Municipalités et travaux additionnels : le formalisme s’impose!

Dans un arrêt prononcé le 11 janvier 2019, la Cour d’appel du Québec (Ville de Saguenay c. Construction Unibec inc., 2019 QCCA 38) réitère le principe selon lequel une municipalité s’exprime par résolution de son conseil ou par règlement, invitant ses cocontractants à la prudence lors de modifications à l’ouvrage ou d’imprévus de chantier. 

Dans cette affaire, la Ville de Saguenay avait accordé un contrat à l’entrepreneur général Construction Unibec inc. pour la construction d’un centre multifonctionnel au prix initial de 3 116 655,53 $. 

La forte participation anticipée pour la 18e édition de son Festival forestier amène la Ville, en cours d’exécution, à en profiter pour accroître la portée des travaux initialement projetés. 

Ces modifications consistent essentiellement à ramener la surface asphaltée à l’avant du bâtiment, à l’agrandir afin d’y recevoir un nouveau chapiteau à l’intention des festivaliers et à refaire le drainage du terrain. 

La Ville accepte l’ajustement du prix du contrat soumis par l’entrepreneur au montant de 148 588,71 $ (ci-après « l’Avenant de modification »), le tout appuyé par une résolution du conseil qui l’avait préalablement autorisée à le négocier jusqu’à un montant total de 201 102 $ avec allocation des fonds nécessaires. 

Mais voilà qu’en procédant à leur exécution, une quantité additionnelle de matériel d’exhaussement, prétendument imprévue par l’entrepreneur, s’avère nécessaire. 

Ce dernier et les professionnels de la Ville (Gémel inc.) conviennent verbalement, sans formalités, que ce matériel sera géré en « régie contrôlée », c’est-à-dire selon le coût du matériel et de la main-d’œuvre. 

Vous l’aurez deviné, la Ville refusa ultérieurement de payer cet excédent, s’en remettant strictement au coût prévu à l’Avenant de modification. 

De façon subsidiaire, elle appela Gémel en garantie pour l’en tenir indemne. 

En première instance, la Cour supérieure conclut que le matériel d’exhaussement était inclus à l’Avenant de modification, mais condamne malgré tout la Ville à l’excédent en se fondant sur l’engagement verbal souscrit par l’entremise de ses professionnels. L’appel en garantie de la Ville est toutefois rejeté, aucune faute n’étant retenue à leur endroit. 

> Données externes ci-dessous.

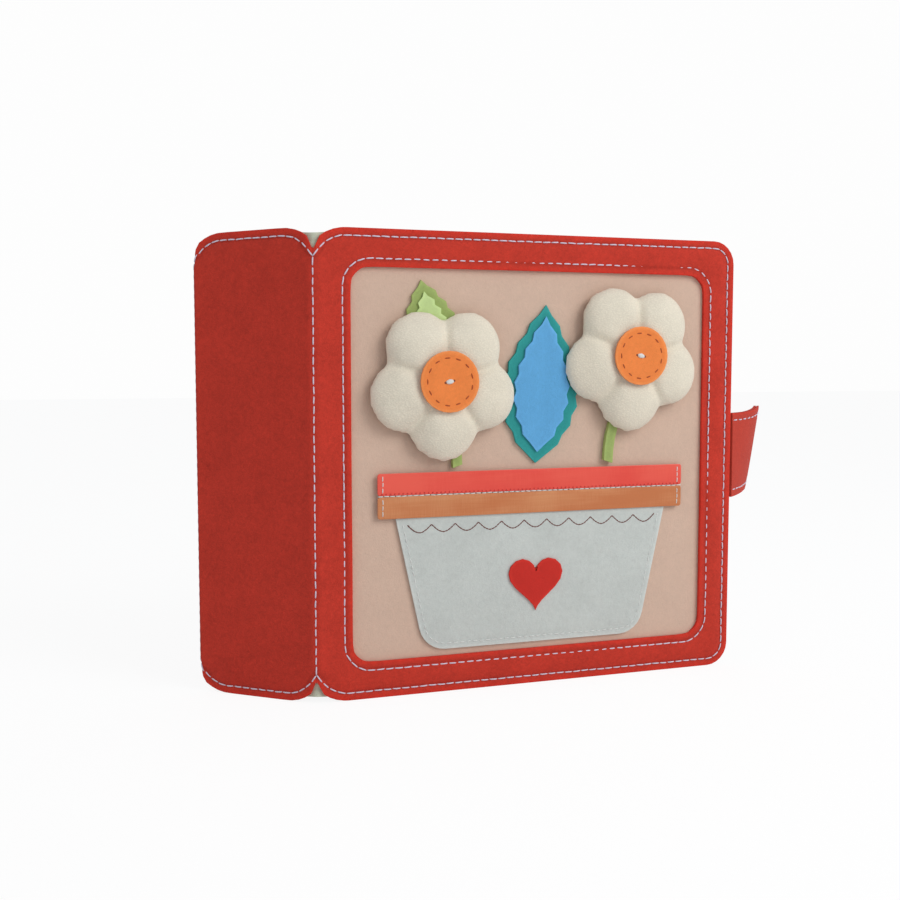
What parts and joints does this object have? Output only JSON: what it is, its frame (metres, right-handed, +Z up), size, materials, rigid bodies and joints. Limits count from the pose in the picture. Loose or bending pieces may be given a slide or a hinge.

La Cour d’appel retient pour sa part que le premier juge a commis une erreur de droit et une erreur manifeste et dominante dans l’appréciation de la preuve, en ce que : 

  • la modification du contrat de construction conclu entre la Ville et Unibec, sans recourir à une nouvelle demande de soumission, imposait le respect des conditions suivantes sous peine de nullité : 
    1. qu’elle constitue un accessoire au contrat principal;
    2. qu’elle n’en change pas la nature;
    3. qu’elle soit confirmée par résolution du conseil ou par règlement, étant acquis qu’un employé ne peut lier la municipalité. 
  • or en l’espèce, aucune de ces conditions n’est rencontrée; 
  • à tout événement, la preuve ne démontre pas l’existence d’un consentement verbal ou d’une corroboration d’un représentant de la Ville sur les coûts en « régie contrôlée » en sus de ceux prévus à l’Avenant de modification. 

Quant à l’application ou non des principes de restitution des prestations en cas de nullité d’un contrat (chaque partie devant remettre les biens reçus sans droit ou par erreur) et de l’enrichissement injustifié, la Cour : 

  • (restitution) s’en remet à sa décision dans l’arrêt Ville de Montréal c. Octane Stratégie inc., bien que celui-ci fera prochainement l’objet d’un jugement final de la Cour suprême du Canada (la Ville de Montréal a plaidé que la restitution était inapplicable aux contrats municipaux frappés de nullité afin d’éviter le contournement des lois d’adjudication applicables; 
  • (enrichissement injustifié) conclut que l’Avenant de modification scelle les droits des parties vis-à-vis les matériaux d’exhaussement, indistinctement d’une possible erreur de l’entrepreneur lors de sa soumission. 

La Cour d’appel rejette donc le recours de l’entrepreneur, n’estimant dès lors pas nécessaire de se prononcer sur l’appel en garantie introduit par la Ville contre Gémel. 

En conséquence, il demeure important pour l’entrepreneur de s’assurer que les modifications ou imprévus sont couverts par résolution du conseil ou par règlement, et ce, malgré les engagements informels et la volonté de veiller au bon déroulement du chantier, sous peine de ne pas recevoir le paiement correspondant.